Back to School – 4th Grade and Beyond

I can’t recall much of the fourth and fifth grades but from what I remember it wasn’t an altogether unpleasant experience. The most vivid image in my mind was the playground surrounding the Franklin Elementary School. It was unpaved and every year the township would spray the area with petroleum oil to keep the weeds and dust down. No kidding, this is what they did back then. Between the petroleum oil and the “mosquito” truck that we ran behind in the DDT fog just for fun it’s a miracle that any of us survived to see the sixth grade!

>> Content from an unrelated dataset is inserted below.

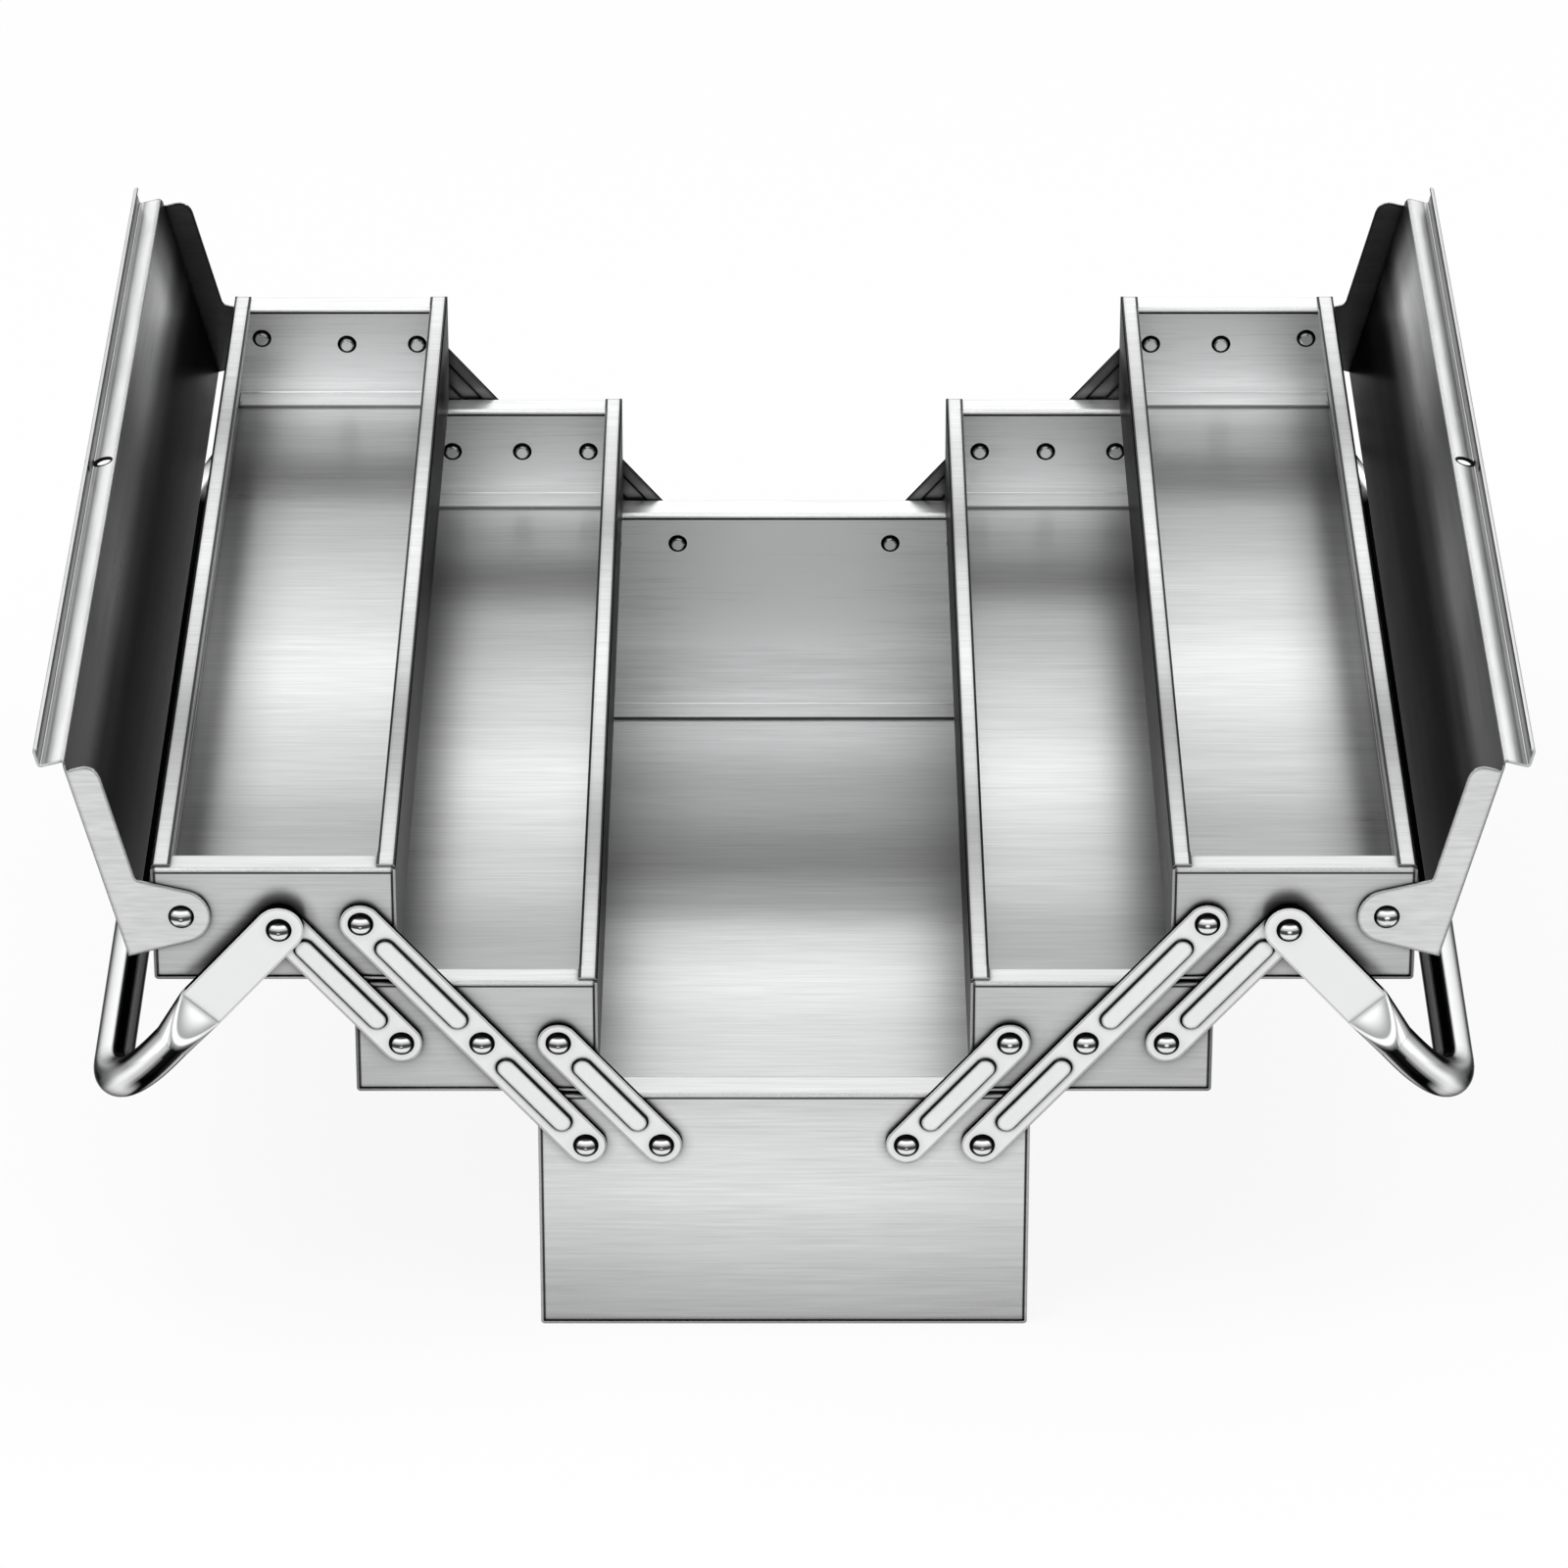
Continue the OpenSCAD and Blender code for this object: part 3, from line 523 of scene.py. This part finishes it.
def floor_material():
    shader = Shader("floor_paper")
    ray = shader.node("LightPath")
    seen = shader.math("MAXIMUM", ray["Is Camera Ray"], ray["Is Glossy Ray"])
    paper = shader.node("BsdfDiffuse", {"Color": PAPER})
    glow = shader.node("Emission", {"Color": WHITE})
    blend = shader.node("MixShader", {0: shader.times(seen, FLOOR_WHITE), 1: paper[0], 2: glow[0]})
    return shader.finish(blend[0])


floor_mesh = bpy.data.meshes.new("floor")
floor_mesh.from_pydata([(-FLOOR_HALF, -FLOOR_HALF, 0), (FLOOR_HALF, -FLOOR_HALF, 0),
                        (FLOOR_HALF, FLOOR_HALF, 0), (-FLOOR_HALF, FLOOR_HALF, 0)], [], [(0, 1, 2, 3)])
floor = bpy.data.objects.new("floor", floor_mesh)
bpy.context.scene.collection.objects.link(floor)
floor_mesh.materials.append(floor_material())

# The world's strength: on plain surfaces, what the background adds to it, and what mirrors add to that
WORLD_LIGHT, WORLD_SEEN, WORLD_MIRRORED = 0.8, 0.2, 0.3

world = bpy.data.worlds.new("studio")
bpy.context.scene.world = world
world.use_nodes = True
sky = Graph(world.node_tree)
ray = sky.node("LightPath")
seen = sky.math("MAXIMUM", ray["Is Camera Ray"], ray["Is Glossy Ray"])
seen = sky.math("MAXIMUM", seen, ray["Is Transmission Ray"])
strength = sky.math("MULTIPLY_ADD", seen, WORLD_SEEN, WORLD_LIGHT)
strength = sky.math("MULTIPLY_ADD", ray["Is Glossy Ray"], WORLD_MIRRORED, strength)
background = sky.node("Background", {"Color": WHITE, "Strength": strength})
sky.node("OutputWorld", {"Surface": background[0]})


def softbox(name, place, size, power):
    """A square lamp that aims at the middle of the box."""
    lamp = bpy.data.lights.new(name, "AREA")
    lamp.shape = "RECTANGLE"
    lamp.size = lamp.size_y = size
    lamp.energy = power
    piece = bpy.data.objects.new(name, lamp)
    piece.location = place
    aim = Vector((0, 0, 0.1)) - Vector(place)
    piece.rotation_euler = aim.to_track_quat("-Z", "Y").to_euler()
    bpy.context.scene.collection.objects.link(piece)


softbox("key", place=(-1.2, -0.8, 2.4), size=1.6, power=22)
softbox("fill", place=(1.6, 0.6, 2.0), size=1.4, power=10)

camera_data = bpy.data.cameras.new("camera")
camera_data.lens = 183.0
camera_data.sensor_width = 36.0
camera_data.clip_start = 0.1
camera_data.clip_end = 60
camera = bpy.data.objects.new("camera", camera_data)
camera.location = (0, -3.0829, 1.7225)
camera.rotation_euler = (math.radians(62.31), 0, 0)
bpy.context.scene.collection.objects.link(camera)
bpy.context.scene.camera = camera

bpy.context.scene.view_settings.view_transform = "Standard"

Kids Chasing Mosquito Truck in 1950’s

I really don’t believe that the exposure to petroleum oil and DDT, especially DDT, was anywhere near as ominous as the “authorities” later made it out to be. The anti DDT movement started with the publication of Rachael Carson’s book Silent Spring in 1962. I read her book when it was first published and agreed she definitely had a valid point. However, she never advocated a complete ban of DDT but reasonable and responsible judgement in its application. She believed judicious use of the pesticide by spraying only that necessary to control the mosquito population was an acceptable trade off but cautioned against indiscriminate over spraying. A completely rationale approach. But once the politicians, lawyers and activists got gist of the concept it was grossly distorted and eventually led to a worldwide ban of DDT with a subsequent worldwide increase in malaria.

Ruckelshaus, let it never be forgotten, was the EPA administrator responsible for probably the blackest moment in the institution’s history: the man who banned DDT in the U.S. with consequences which resulted in millions of unnecessary deaths around the world from malaria.

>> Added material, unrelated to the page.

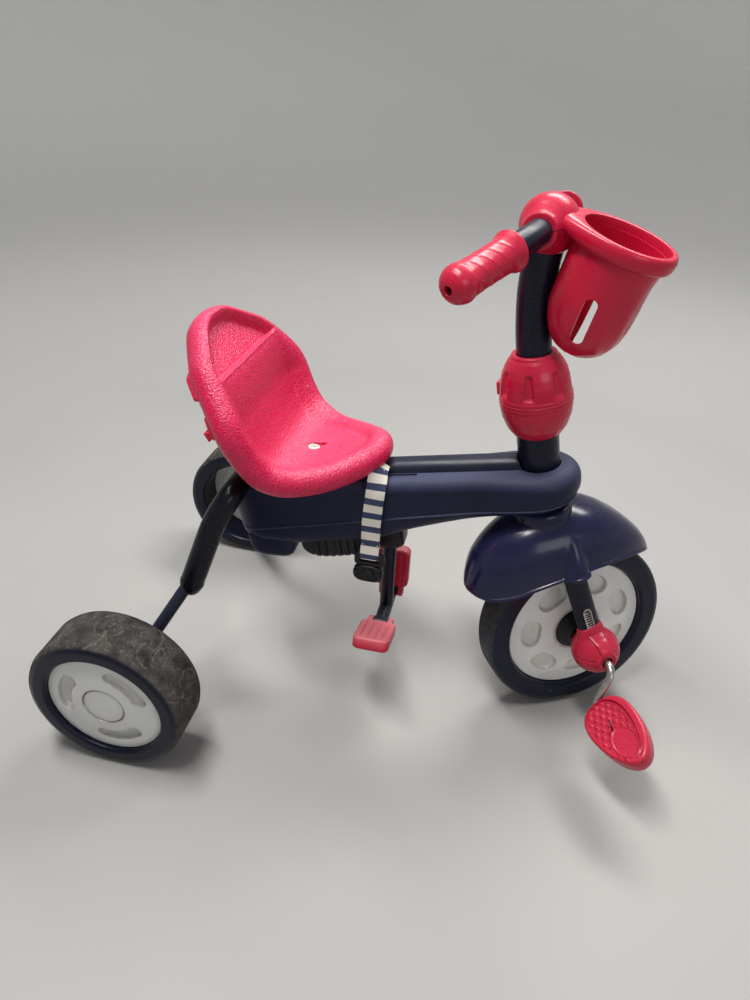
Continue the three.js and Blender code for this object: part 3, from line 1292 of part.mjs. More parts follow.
// Rings of the cup from the rim down: how far behind and below the opening in shares of the
// basket's depth, half length and half width in shares of the opening's, and tilt.
const cupRings = [
  [0.0275, 0.0367, 1 + BASKET_WALL / BASKET_RIM_HALF_LENGTH, 1 + BASKET_WALL / BASKET_RIM_HALF_WIDTH, BASKET_TILT],
  [0.1651, 0.2936, 1.0118, 1.1212, degrees(20)],
  [0.2936, 0.5688, 1.0118, 1.1212, degrees(12)],
  [0.3394, 0.8073, 0.8471, 1, degrees(5)],
  [0.3303, 0.9358, 0.6118, 0.7273, 0],
  [0.3303, 1, 0.3765, 0.4545, 0],
].map(([back, down, length, width, tilt]) => [
  BASKET_AHEAD - back * BASKET_DEPTH,
  BASKET_HEIGHT - down * BASKET_DEPTH,
  length * BASKET_RIM_HALF_LENGTH,
  width * BASKET_RIM_HALF_WIDTH,
  tilt,
]);
function cupSolid(inset) {
  const rings = cupRings.map(([x, z, halfLength, halfWidth, tilt], index) => {
    const raise = index === 0 && inset > 0 ? 12 : inset * (index > 2 ? 1 : 0.4);
    const ring = [];
    for (let step = 0; step < 16; step += 1) {
      const angle = step / 16 * Math.PI * 2;
      const along = (halfLength - inset) * Math.cos(angle);
      const side = (halfWidth - inset) * Math.sin(angle);
      ring.push(at(
        x + along * Math.cos(tilt) + raise * Math.sin(tilt),
        side,
        z - along * Math.sin(tilt) + raise * Math.cos(tilt),
      ));
    }
    return ring;
  });
  return lofted(rings);
}
const rimMatrix = new THREE.Matrix4().makeRotationY(BASKET_TILT)
  .setPosition(BASKET_AHEAD, 0, BASKET_HEIGHT);
function rimSolid(grow, open) {
  const halfLength = BASKET_RIM_HALF_LENGTH + BASKET_RIM_BAND + grow;
  const halfWidth = BASKET_RIM_HALF_WIDTH + BASKET_RIM_BAND + grow;
  const back = halfLength + 14;
  const shape = new THREE.Shape();
  shape.moveTo(0, -halfWidth);
  shape.absellipse(0, 0, halfLength, halfWidth, -Math.PI / 2, Math.PI / 2, false);
  shape.bezierCurveTo(-halfLength * 0.6, halfWidth, -back, 20 + grow, -back, 12 + grow);
  shape.lineTo(-back, -12 - grow);
  shape.bezierCurveTo(-back, -20 - grow, -halfLength * 0.6, -halfWidth, 0, -halfWidth);
  const height = BASKET_RIM_HEIGHT + 2 * grow;
  let rim = roundedPlate(shape, height, 3, 5).translate([0, 0, 4 - BASKET_RIM_HEIGHT / 2]);
  if (open) {
    const hole = solidOf(new THREE.ExtrudeGeometry(
      ellipseShape(BASKET_RIM_HALF_LENGTH, BASKET_RIM_HALF_WIDTH),
      { depth: 60, bevelEnabled: false, curveSegments: 8 },
    )).translate([0, 0, -30]);
    rim = rim.subtract(hole);
  }
  return movedBy(rim, rimMatrix);
}
const slotPath = [[0.1927, 0.4037], [0.3761, 0.8073]].map(([back, down]) => at(
  BASKET_AHEAD - back * BASKET_DEPTH,
  0,
  BASKET_HEIGHT - down * BASKET_DEPTH,
));
const slotDirection = Math.atan2(slotPath[0].x - slotPath[1].x, slotPath[0].z - slotPath[1].z);
const slotLength = slotPath[0].distanceTo(slotPath[1]);
const slotCut = solidOf(new THREE.ExtrudeGeometry(
  roundedBox(BASKET_SLOT_WIDTH, slotLength, BASKET_SLOT_WIDTH / 2 - 0.1),
  { depth: 140, bevelEnabled: false, curveSegments: 3 },
)).translate([0, 0, -70]).rotate([90, 0, 0]).rotate([0, slotDirection * 180 / Math.PI, 0])
  .translate([(slotPath[0].x + slotPath[1].x) / 2, 0, (slotPath[0].z + slotPath[1].z) / 2]);
const columnGroove = column(BASKET_BACK_CLEARANCE + BASKET_WALL);
const basket = cupSolid(0).subtract(cupSolid(BASKET_WALL).subtract(columnGroove))
  .add(rimSolid(0, true))
  .subtract(slotCut)
  .subtract(barSolid(GAP))
  .subtract(column(BASKET_BACK_CLEARANCE));
piece(handlebar, 'basket', largest(basket), redPlastic);

const hubCentre = at(HANDLEBAR_AHEAD, 0, HANDLEBAR_HEIGHT);
const hubBall = ball(HUB_COVER_RADIUS, hubCentre, 18, 10)
  .subtract(barSolid(GAP)).subtract(column(GAP))
  .subtract(rimSolid(GAP, false)).subtract(cupSolid(-GAP));
const hubTop = hubBall.trimByPlane([0, 0, 1], HANDLEBAR_HEIGHT + GAP / 2);
const hubBottom = hubBall.trimByPlane([0, 0, -1], -HANDLEBAR_HEIGHT + GAP / 2);
piece(handlebar, 'hub_cover_top', largest(hubTop), redPlastic);
piece(handlebar, 'hub_cover_bottom', largest(hubBottom), redPlastic);
piece(handlebar, 'column_tube', column(0).subtract(barSolid(GAP)), navyPaint);

// The origin lies under the middle of the footprint.
const footprint = new THREE.Box3().setFromObject(tricycle, true);
tricycle.position.x = -(footprint.min.x + footprint.max.x) / 2;

export default tricycle;
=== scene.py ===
import math

import bmesh
import bpy
import numpy as np
from mathutils import Matrix, Vector


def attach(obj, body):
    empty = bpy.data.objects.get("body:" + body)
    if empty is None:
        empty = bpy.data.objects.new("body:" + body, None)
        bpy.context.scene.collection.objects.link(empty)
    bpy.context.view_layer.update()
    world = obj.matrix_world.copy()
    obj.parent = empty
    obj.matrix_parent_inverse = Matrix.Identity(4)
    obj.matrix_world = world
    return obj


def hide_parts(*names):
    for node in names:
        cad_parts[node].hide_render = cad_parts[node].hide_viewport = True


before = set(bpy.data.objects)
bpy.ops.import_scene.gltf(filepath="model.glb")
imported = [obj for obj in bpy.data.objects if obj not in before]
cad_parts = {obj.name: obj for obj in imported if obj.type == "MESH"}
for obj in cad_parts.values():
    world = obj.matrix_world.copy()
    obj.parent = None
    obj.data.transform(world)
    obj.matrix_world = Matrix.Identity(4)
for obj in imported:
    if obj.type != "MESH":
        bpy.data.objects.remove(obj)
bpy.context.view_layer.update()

# Builders work in millimetres in the frame of the piece's own group, as the CAD does.
MM = 0.001
SHIFT = -267.4806  # from the rear axle to the frame's origin
STEER_ANGLE = 29.3
BAR_ANGLE = -16
RAKE = 11.4
HEAD_X = 443
HEAD_HEIGHT = 345.5
FORK_OFFSET = 31.3
FRONT_RADIUS = 120
TREAD_EDGE = 15  # from the middle of the front tyre to the edge that it leans on
REAR_RADIUS = 94
REAR_TRACK = 221  # from the middle to each rear wheel
SIDES = (("right", -1), ("left", 1))


# ---------------------------------------------------------------- maths


def cosd(angle):
    return math.cos(math.radians(angle))


def sind(angle):
    return math.sin(math.radians(angle))


def moved(x, y, z):
    return Matrix.Translation((x, y, z))


def turn(angle, axis):
    return Matrix.Rotation(math.radians(angle), 4, axis)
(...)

Sure, Ruckelshaus didn’t deliberately murder all those people. But the fact remains that DDT was — still is — one of the most effective killers of the malarial mosquito; and that by banning it in the U.S., Ruckelshaus helped create a knock-on regulatory effect which deprived the world of one its best defenses against one of its biggest health problems.

A lawyer, by training, not a scientist, Ruckelshaus was the man responsible for instituting the America-wide ban on DDT. He did this on no scientific basis whatsoever. In fact, Judge Edmund Sweeney had presided over a seven-month EPA hearing, examining more than 9,000 pages of expert testimony, and concluded:

“DDT is not a carcinogenic hazard to man…DDT is not a mutagenic or teratogenic hazard to man…The use of DDT under the regulations involved here do not have a deleterious effect on freshwater fish, estuarine organisms, wild birds or other wildlife.”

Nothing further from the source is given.